Right now the joke is Windows XP emulation making it what it always needed to be, getting containerised/emulated Mac apps with decent Perfs from low level access would be a huge win. We could be close to your ideal, with the iPad still running, and a Mac instance pinned to the external screen.


This is my ideal setup. And I'd have it switch to macOS mode just with keyboard/mouse, so inside the magic keyboard it is just the most slick 11" macbook air ever built. Pop it out and you are dropped back into iOS.

I'd easily pay $3k for a top end version of such a device. I think this is Apple's main holdup - if the iPad can run macOS in this dual mode setup, the MacBook Air becomes pretty boring and a pretty bad deal. And they can no longer sell people two devices that accomplish the same task, only differentiated by one having a touchscreen.


>not that I'd ever happen

In my eyes, Apple's transition to ARM on Macbooks looks like a stepping stone on that path. I wouldn't be surprised if they announced something like that for the iPad Pro eventually.


So iDEX? There have been multiple attempts at that from motorola, the nokia n900, sailfish, ubuntu touch, linux on DEX, DEX, maruOS, windows whatever, citrix,...

Sounds nice in theory but people rarely actually use it.


It actually works very well. Phones/tablets are now more capable than many PCs/Macs. When you've literally got more compute power, RAM, storage, and network bandwidth than supercomputer centers had 15-20 years ago in a phone or tablet-sized package, all you really need is a nice dock to plug it into for display (I'll take a 42" multitouch/pen setup like the Surface Studio, please), keyboard, mouse, and network.

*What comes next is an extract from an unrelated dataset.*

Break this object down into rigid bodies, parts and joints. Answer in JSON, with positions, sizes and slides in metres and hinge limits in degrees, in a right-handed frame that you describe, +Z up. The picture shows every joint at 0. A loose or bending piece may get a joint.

BTW, I've done exactly this daily with the only slightly larger Surface Pros and docks for over a decade, so the concept definitely works, and there are probably millions of people using it, contrary to your assertion.

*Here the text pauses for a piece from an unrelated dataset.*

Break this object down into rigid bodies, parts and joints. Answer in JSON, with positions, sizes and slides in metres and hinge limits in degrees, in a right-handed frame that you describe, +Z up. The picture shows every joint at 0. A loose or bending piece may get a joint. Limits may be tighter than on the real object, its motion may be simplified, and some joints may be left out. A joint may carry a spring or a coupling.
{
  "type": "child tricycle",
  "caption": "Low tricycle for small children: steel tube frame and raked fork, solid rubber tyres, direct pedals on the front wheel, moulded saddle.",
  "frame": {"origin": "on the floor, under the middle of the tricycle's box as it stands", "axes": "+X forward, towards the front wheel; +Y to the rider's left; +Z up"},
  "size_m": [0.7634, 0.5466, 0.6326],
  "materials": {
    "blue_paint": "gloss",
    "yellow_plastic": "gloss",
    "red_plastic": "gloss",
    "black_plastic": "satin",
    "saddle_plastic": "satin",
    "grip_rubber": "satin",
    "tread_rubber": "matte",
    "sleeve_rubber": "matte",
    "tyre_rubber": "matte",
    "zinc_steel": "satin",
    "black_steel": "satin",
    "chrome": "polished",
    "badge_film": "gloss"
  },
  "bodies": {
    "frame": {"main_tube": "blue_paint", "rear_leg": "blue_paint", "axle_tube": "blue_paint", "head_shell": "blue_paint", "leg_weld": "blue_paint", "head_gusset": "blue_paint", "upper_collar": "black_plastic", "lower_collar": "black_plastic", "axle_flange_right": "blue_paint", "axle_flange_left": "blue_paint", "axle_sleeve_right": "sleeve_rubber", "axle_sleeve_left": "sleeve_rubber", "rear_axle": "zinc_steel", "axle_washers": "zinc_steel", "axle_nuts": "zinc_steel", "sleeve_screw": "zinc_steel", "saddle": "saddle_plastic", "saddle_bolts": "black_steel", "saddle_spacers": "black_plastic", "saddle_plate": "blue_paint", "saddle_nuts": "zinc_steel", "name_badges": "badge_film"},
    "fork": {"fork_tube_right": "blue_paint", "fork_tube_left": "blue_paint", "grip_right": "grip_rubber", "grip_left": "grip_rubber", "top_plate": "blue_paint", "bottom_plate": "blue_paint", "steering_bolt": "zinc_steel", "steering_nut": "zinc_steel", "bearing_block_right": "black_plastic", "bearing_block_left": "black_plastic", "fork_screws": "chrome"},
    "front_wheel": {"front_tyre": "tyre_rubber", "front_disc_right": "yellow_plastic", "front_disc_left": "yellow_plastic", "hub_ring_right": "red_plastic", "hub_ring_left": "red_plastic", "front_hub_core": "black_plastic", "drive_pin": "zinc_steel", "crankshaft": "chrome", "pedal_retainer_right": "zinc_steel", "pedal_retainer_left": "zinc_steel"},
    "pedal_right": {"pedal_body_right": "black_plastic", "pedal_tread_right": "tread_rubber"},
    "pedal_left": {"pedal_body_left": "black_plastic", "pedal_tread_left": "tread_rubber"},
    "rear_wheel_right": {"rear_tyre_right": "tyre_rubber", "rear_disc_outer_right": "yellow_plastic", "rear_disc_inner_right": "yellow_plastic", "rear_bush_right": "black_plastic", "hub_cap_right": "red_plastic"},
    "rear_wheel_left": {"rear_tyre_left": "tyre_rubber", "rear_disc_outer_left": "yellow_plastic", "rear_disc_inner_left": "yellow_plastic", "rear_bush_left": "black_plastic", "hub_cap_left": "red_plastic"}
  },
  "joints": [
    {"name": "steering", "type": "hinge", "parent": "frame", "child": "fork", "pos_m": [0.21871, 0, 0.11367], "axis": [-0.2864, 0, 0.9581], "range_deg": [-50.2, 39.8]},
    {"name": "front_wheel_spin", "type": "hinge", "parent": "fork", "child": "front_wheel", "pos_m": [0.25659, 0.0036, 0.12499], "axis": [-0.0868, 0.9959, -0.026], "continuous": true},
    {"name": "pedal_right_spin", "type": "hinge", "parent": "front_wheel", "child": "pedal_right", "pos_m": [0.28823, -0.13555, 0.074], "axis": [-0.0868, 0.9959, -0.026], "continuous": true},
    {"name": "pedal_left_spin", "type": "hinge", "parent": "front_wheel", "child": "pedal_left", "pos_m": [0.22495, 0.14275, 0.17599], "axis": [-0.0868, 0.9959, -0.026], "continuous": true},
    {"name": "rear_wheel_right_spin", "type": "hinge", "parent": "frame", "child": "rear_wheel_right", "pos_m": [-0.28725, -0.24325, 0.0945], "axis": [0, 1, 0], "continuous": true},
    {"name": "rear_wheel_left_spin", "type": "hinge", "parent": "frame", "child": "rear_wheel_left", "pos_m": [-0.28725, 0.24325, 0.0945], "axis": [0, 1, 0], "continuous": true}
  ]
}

It's a very small step from doing that with a PC or tablet to doing that with a folding phone design, and there are a few such solutions like that today. (Though they should run the same OS/interface, just morphed slightly for the hardware that's active.)

After having this setup, I will never, ever, go back to an old caveman laptop or desktop computer.


As a first step wouldn't it be amazing to have multiple user accounts on an iPad that doesn't require MDM.

But such technological wonders are but a fantasy.